● REQUIRED WORK
Take the data below and extract the lines from the one with "inner_band();" to the one with "if empty is", inclusive, exactly as written.

+ + + + +

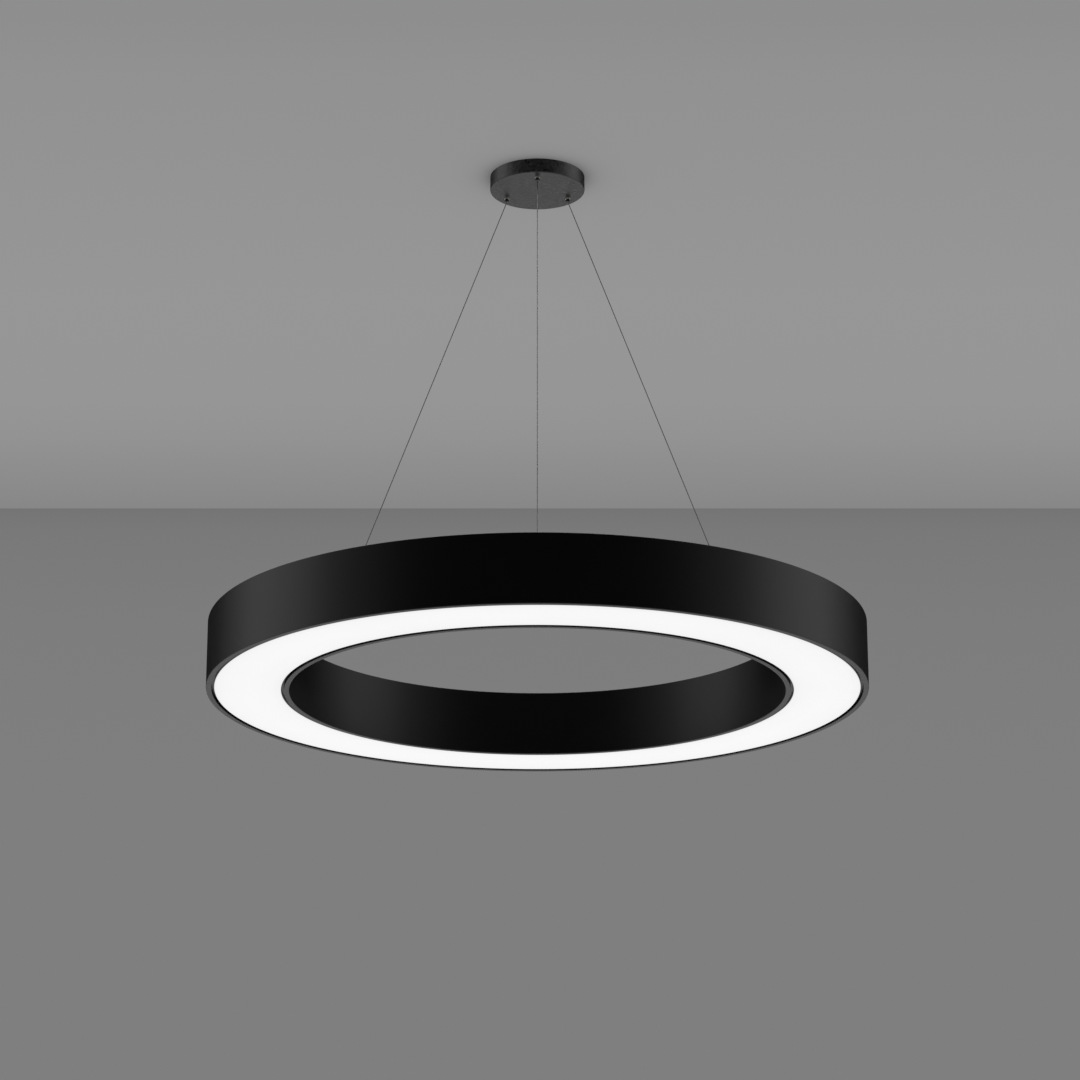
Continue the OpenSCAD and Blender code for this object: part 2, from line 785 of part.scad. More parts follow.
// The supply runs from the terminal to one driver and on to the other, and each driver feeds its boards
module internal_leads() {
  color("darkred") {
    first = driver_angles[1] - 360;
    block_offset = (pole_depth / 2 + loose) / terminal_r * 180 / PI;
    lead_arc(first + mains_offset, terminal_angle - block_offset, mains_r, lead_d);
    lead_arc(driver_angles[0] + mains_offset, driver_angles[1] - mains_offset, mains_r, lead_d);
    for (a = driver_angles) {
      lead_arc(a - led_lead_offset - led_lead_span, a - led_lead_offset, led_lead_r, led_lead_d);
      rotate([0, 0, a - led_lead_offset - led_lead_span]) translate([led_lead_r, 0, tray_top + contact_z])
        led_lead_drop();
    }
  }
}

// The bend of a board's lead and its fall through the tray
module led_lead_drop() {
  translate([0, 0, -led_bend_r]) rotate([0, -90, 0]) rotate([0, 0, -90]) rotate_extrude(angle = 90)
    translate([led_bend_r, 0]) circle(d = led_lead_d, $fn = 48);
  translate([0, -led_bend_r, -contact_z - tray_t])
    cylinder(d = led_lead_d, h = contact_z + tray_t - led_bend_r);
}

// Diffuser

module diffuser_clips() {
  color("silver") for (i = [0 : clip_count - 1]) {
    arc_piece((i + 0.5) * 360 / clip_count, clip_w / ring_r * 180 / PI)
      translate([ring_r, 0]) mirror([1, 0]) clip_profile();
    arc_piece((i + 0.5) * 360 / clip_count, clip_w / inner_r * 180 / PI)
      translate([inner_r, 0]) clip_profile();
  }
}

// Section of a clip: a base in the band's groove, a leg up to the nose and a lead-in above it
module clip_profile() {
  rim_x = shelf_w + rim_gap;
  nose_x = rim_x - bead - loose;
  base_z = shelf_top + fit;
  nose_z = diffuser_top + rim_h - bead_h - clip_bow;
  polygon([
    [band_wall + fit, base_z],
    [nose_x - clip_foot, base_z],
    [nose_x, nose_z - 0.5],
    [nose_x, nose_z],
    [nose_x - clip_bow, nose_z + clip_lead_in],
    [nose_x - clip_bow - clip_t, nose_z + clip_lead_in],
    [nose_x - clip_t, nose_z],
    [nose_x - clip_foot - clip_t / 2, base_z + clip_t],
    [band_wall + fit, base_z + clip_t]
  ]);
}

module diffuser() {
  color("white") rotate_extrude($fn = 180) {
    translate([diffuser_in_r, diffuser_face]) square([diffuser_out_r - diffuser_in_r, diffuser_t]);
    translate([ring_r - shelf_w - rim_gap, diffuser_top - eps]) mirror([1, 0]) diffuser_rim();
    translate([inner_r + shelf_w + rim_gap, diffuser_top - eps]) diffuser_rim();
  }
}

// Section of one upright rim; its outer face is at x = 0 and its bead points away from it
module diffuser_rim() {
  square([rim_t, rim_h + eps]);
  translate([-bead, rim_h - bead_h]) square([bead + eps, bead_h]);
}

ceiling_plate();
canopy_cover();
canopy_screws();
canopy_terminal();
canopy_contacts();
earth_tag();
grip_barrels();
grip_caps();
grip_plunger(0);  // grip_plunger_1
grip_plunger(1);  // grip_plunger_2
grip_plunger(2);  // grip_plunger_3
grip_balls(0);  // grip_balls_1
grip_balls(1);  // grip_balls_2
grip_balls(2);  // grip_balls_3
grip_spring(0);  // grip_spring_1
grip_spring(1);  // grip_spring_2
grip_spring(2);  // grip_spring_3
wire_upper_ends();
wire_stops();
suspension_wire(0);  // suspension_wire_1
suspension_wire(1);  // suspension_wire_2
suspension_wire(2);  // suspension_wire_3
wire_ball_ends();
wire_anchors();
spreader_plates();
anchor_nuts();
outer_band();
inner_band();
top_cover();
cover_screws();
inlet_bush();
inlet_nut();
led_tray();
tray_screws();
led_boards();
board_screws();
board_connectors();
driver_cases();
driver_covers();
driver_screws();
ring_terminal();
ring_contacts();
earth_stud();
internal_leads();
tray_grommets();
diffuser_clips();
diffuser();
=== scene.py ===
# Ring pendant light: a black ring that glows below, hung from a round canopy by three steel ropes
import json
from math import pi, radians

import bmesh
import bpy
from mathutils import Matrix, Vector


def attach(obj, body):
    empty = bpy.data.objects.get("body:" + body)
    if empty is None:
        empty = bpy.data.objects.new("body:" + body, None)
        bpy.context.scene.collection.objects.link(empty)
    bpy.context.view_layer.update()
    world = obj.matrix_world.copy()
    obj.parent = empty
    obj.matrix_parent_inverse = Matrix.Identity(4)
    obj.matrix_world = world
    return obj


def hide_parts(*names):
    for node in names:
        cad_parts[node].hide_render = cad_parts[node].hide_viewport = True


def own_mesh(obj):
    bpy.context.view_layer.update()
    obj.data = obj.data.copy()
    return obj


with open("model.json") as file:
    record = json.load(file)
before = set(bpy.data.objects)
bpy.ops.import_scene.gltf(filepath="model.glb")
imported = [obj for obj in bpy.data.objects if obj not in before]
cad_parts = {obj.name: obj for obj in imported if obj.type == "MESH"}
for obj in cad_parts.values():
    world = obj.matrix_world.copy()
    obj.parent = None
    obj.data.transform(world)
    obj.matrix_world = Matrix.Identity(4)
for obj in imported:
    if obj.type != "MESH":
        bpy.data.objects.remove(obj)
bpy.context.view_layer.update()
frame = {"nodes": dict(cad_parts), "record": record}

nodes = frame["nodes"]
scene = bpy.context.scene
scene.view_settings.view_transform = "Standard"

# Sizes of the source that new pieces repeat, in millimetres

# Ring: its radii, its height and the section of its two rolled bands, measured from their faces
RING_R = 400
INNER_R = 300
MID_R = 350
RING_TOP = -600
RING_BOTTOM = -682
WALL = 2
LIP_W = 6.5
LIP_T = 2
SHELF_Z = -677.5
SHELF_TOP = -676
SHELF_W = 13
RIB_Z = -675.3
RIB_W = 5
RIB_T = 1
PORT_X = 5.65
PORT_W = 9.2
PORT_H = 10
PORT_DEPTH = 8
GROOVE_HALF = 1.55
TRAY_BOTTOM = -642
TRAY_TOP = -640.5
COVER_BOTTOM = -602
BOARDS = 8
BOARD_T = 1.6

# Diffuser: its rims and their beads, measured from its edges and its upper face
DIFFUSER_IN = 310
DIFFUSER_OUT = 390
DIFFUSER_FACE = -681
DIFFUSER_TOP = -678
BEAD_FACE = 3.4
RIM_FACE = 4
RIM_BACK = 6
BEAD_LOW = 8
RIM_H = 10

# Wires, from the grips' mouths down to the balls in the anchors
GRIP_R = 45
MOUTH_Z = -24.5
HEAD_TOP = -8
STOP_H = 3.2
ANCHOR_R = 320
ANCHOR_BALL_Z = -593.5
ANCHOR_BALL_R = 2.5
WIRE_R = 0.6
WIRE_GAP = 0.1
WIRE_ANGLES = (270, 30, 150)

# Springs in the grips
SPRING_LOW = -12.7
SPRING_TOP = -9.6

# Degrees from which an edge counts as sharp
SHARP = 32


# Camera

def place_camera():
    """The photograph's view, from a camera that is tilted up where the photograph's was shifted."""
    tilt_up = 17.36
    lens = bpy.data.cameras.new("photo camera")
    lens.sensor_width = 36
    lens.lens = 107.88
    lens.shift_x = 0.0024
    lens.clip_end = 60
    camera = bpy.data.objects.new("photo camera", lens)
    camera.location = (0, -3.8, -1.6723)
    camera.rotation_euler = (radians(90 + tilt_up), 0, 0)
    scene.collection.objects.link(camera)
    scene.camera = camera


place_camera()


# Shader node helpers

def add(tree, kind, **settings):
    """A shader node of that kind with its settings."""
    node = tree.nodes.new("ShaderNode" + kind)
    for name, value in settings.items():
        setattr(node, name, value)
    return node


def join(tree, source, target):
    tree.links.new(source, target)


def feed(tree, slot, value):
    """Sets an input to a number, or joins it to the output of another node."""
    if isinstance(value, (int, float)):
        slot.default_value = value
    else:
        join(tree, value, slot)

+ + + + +

● THE RESPONSE
inner_band();
top_cover();
cover_screws();
inlet_bush();
inlet_nut();
led_tray();
tray_screws();
led_boards();
board_screws();
board_connectors();
driver_cases();
driver_covers();
driver_screws();
ring_terminal();
ring_contacts();
earth_stud();
internal_leads();
tray_grommets();
diffuser_clips();
diffuser();
=== scene.py ===
# Ring pendant light: a black ring that glows below, hung from a round canopy by three steel ropes
import json
from math import pi, radians

import bmesh
import bpy
from mathutils import Matrix, Vector


def attach(obj, body):
    empty = bpy.data.objects.get("body:" + body)
    if empty is None:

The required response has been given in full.